Stated task
Set down the listing below verbatim, but only from its first line through the line containing "EAR_DIMPLE_BALL = 4.0".

Data
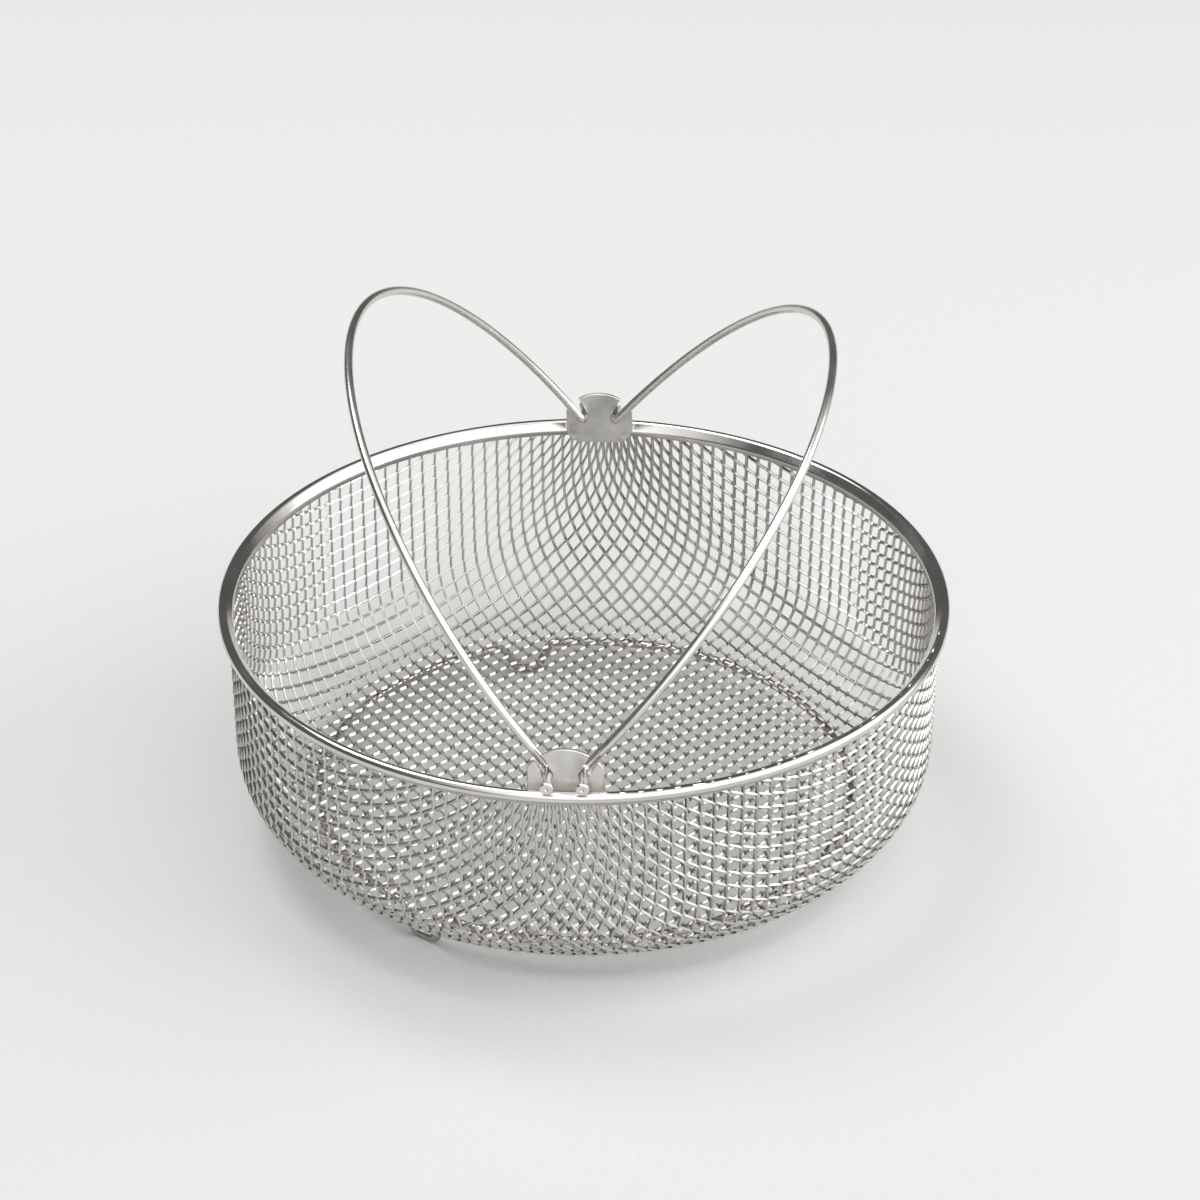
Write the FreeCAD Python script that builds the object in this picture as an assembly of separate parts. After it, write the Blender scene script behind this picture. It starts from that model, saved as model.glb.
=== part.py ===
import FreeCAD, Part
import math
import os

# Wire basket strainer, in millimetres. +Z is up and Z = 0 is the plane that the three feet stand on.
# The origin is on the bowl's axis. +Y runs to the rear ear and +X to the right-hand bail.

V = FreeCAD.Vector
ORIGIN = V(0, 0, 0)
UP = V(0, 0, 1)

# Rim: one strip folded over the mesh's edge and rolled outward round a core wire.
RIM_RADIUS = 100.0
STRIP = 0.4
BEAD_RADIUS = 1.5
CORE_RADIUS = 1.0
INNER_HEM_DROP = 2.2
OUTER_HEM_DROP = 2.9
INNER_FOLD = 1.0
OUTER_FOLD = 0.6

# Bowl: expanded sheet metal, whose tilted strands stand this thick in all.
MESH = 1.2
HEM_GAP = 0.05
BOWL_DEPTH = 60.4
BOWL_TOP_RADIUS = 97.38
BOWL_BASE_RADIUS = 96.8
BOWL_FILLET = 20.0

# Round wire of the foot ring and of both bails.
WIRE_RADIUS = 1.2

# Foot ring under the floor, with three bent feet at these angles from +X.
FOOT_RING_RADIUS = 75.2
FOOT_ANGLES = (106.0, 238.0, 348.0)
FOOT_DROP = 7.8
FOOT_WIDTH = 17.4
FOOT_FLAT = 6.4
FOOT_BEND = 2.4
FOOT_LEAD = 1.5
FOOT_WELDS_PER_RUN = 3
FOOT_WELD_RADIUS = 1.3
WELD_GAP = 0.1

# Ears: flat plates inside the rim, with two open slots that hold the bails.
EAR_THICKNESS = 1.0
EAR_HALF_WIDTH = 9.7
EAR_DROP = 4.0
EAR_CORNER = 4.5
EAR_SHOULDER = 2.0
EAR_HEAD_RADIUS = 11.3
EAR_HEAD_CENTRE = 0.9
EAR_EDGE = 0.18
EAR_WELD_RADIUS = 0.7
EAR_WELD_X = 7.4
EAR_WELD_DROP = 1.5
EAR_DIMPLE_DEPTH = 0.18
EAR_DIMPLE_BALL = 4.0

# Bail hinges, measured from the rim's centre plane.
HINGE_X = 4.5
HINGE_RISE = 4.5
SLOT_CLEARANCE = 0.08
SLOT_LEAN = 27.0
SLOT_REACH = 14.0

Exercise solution
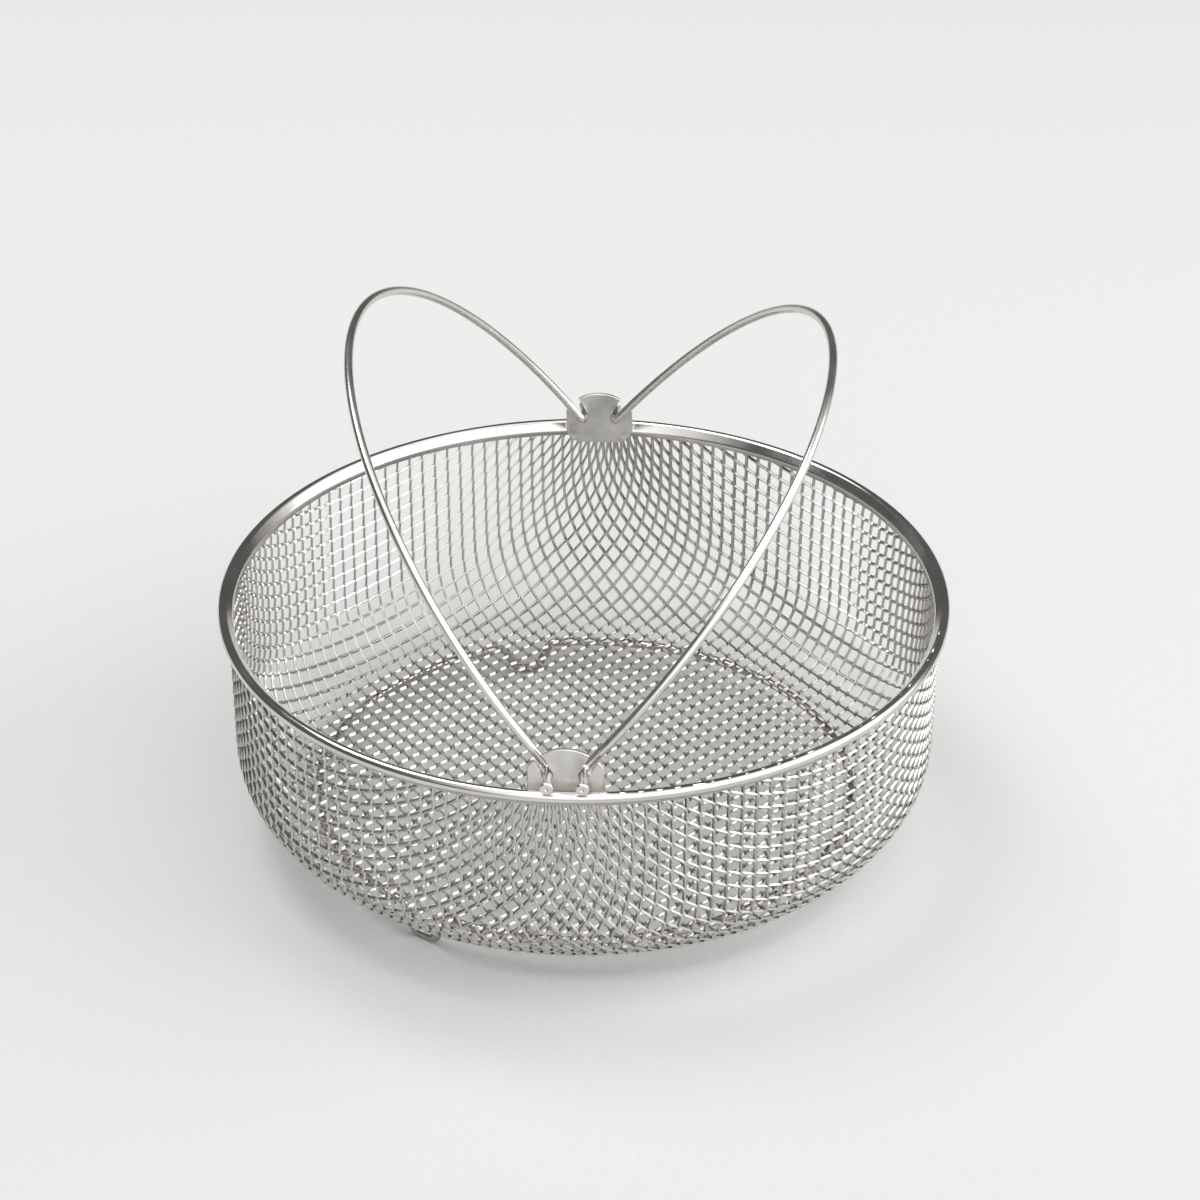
Write the FreeCAD Python script that builds the object in this picture as an assembly of separate parts. After it, write the Blender scene script behind this picture. It starts from that model, saved as model.glb.
=== part.py ===
import FreeCAD, Part
import math
import os

# Wire basket strainer, in millimetres. +Z is up and Z = 0 is the plane that the three feet stand on.
# The origin is on the bowl's axis. +Y runs to the rear ear and +X to the right-hand bail.

V = FreeCAD.Vector
ORIGIN = V(0, 0, 0)
UP = V(0, 0, 1)

# Rim: one strip folded over the mesh's edge and rolled outward round a core wire.
RIM_RADIUS = 100.0
STRIP = 0.4
BEAD_RADIUS = 1.5
CORE_RADIUS = 1.0
INNER_HEM_DROP = 2.2
OUTER_HEM_DROP = 2.9
INNER_FOLD = 1.0
OUTER_FOLD = 0.6

# Bowl: expanded sheet metal, whose tilted strands stand this thick in all.
MESH = 1.2
HEM_GAP = 0.05
BOWL_DEPTH = 60.4
BOWL_TOP_RADIUS = 97.38
BOWL_BASE_RADIUS = 96.8
BOWL_FILLET = 20.0

# Round wire of the foot ring and of both bails.
WIRE_RADIUS = 1.2

# Foot ring under the floor, with three bent feet at these angles from +X.
FOOT_RING_RADIUS = 75.2
FOOT_ANGLES = (106.0, 238.0, 348.0)
FOOT_DROP = 7.8
FOOT_WIDTH = 17.4
FOOT_FLAT = 6.4
FOOT_BEND = 2.4
FOOT_LEAD = 1.5
FOOT_WELDS_PER_RUN = 3
FOOT_WELD_RADIUS = 1.3
WELD_GAP = 0.1

# Ears: flat plates inside the rim, with two open slots that hold the bails.
EAR_THICKNESS = 1.0
EAR_HALF_WIDTH = 9.7
EAR_DROP = 4.0
EAR_CORNER = 4.5
EAR_SHOULDER = 2.0
EAR_HEAD_RADIUS = 11.3
EAR_HEAD_CENTRE = 0.9
EAR_EDGE = 0.18
EAR_WELD_RADIUS = 0.7
EAR_WELD_X = 7.4
EAR_WELD_DROP = 1.5
EAR_DIMPLE_DEPTH = 0.18
EAR_DIMPLE_BALL = 4.0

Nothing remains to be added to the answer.